REPUBLIKA.CO.ID, Zaid bin Haritsah membawa panji Rasulullah dan terus maju ke tengah-tengah musuh. Ia yakin bahwa kematiannya takkan terelakkan. Tetapi mati di sini berarti syahid, di jalan Allah. Selain kemenangan, hanya ada satu pilihan, yaitu mati syahid.
Dan di sinilah Zaid bertempur mati-matian sehingga akhirnya gugur oleh tombak musuh. Saat itu juga benderanya di sambut oleh Ja'far bin Abi Thalib—sepupu Rasulullah—dari tangannya. Ja'far terus bertempur dengan membawa bendera itu. Ia terjun ke tengah-tengah musuh, menyerbu dengan mengayunkan pedangnya ke leher siapa saja yang mendekat.
Saat itu, Ja'far memegang bendera dengan kanannya. Ketika tangan ini terputus, ia memegang bendera dengan tangan kirinya. Dan tangan kiri ini pun tertebas musuh, memeluk bendera itu dengan kedua pangkal lengannya sampai ia gugur. Dikatakan bahwa yang membunuh Ja'far adalah orang Romawi yang membelah tubuhnya jadi dua bagian.
Setelah Ja'far syahid, bendera diambil oleh Abdullah bin Rawahah. Ia lalu mengambil pedangnya dan terus bertempur hingga akhirnya syahid menyusul Ja'far bin Abi Thalib dan Zaid bin Haritsah. Ketiganya menuai syahid di jalan Allah, dalam satu pertempuran.
Begitu Rasulullah mendengar berita ini, beliau sangat terharu sekali, terutama terhadap Zaid dan Ja'far. "Mereka telah diangkat kepadaku di surga—seperti mimpi orang yang sedang tidur—di atas ranjang emas. Lalu kulihat ranjang Abdullah bin Rawahah agak miring daripada ranjang kedua temannya itu," kata Rasulullah.

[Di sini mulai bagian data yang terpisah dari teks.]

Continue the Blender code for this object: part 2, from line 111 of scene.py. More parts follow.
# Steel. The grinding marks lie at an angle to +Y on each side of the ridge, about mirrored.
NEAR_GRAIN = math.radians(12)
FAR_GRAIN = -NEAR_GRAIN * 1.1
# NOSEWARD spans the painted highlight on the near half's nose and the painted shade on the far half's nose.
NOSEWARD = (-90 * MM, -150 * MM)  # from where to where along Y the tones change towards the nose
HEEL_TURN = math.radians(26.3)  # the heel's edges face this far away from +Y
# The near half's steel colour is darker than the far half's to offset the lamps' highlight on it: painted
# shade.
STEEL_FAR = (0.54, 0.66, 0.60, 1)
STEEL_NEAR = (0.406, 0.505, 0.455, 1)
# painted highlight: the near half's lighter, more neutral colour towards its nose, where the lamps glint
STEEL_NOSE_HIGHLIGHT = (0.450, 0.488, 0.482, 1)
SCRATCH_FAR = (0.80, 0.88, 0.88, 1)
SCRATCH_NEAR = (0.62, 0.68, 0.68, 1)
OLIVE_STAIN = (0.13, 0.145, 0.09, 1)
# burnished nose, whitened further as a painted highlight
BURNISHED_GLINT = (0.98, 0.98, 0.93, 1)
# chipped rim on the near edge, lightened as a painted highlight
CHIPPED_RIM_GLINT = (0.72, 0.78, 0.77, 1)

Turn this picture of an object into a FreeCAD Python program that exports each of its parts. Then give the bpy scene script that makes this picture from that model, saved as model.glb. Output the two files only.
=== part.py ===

Para sahabat bertanya, "Kenapa begitu?"
"Yang dua orang terus maju, tapi Abdullah agak ragu-ragu. Kemudian terus maju juga," jawab Rasulullah.
Ketika Abdullah bin Rawahah gugur setelah sempat ragu-ragu, lalu tampil lagi dengan keberanian yang luar biasa. Sekali ini bendera diambil oleh Tsabit bin Arqam, yang kemudian berkata, "Saudara-saudara kaum Muslimin, mari kita mencalonkan salah seorang dari kita."
Mereka segera menjawab, "Engkau sajalah."
"Tidak, aku tidak akan mampu."
Kemudian pilihan mereka jatuh kepada Khalid bin Walid, yang menerima amanah tersebut. Ia kemudian mengambil bendera tersebut, di saat barisan pasukan Muslimin mulai centang-perenang, dan kekuatan moril yang mulai kendor.
Khalid sendiri adalah seorang jenderal ulung, penggerak militer yang jarang menemui tandingan. Ia mulai memberikan komando dan mengatur kembali barisan pasukan Islam. Ia merapkan strategi hit and run, pukul dan mundur, sambil mengulur waktu hingga petang menjelang.
Khalid berasumsi tentu pasukan musuh akan menganggap pihak lawan (Muslimin) tidak akan menyerang di malam hari. Pada saat itulah Khalid mengambil kesempatan menyusun siasat perangnya. Anak buahnya dipencar-pencar sedemikian rupa dengan jumlah yang tidak kecil, dalam suatu garis memanjang, yang dikerahkan maju dari barisan belakang.
Pagi-pagi sekali, ketika semua sudah bangun, terjadi kesibukan dan hiruk-pikuk demikian rupa yang cukup menimbulkan perasaan gentar di kalangan musuh. Pihak Romawi beranggapan bahwa bala bantuan telah didatangkan dari pihak Nabi. Kalau jumlah 3.000 orang saja pada hari pertama telah membuat repot pasukan Romawi, dan tidak sedikit pula jumlah mereka yang tewas—meskipun tak dapat mereka pastikan—konon apa lagi yang akan dapat mereka lakukan dengan adanya bala bantuan yang baru didatangkan itu.
Oleh sebab itu, pihak Romawi jadi menjauhkan diri dari serangan Khalid dan merasa gembira jika Khalid tidak sampai menyerang mereka. Tetapi sebenarnya, justru Khalid yang lebih senang. Ia dapat menarik mundur pasukannya, kembali ke Madinah, setelah mengalami pertempuran yang tidak membawa kemenangan buat pasukan Muslimin. Dan juga tidak membawa kemenangan bagi pihak lawan.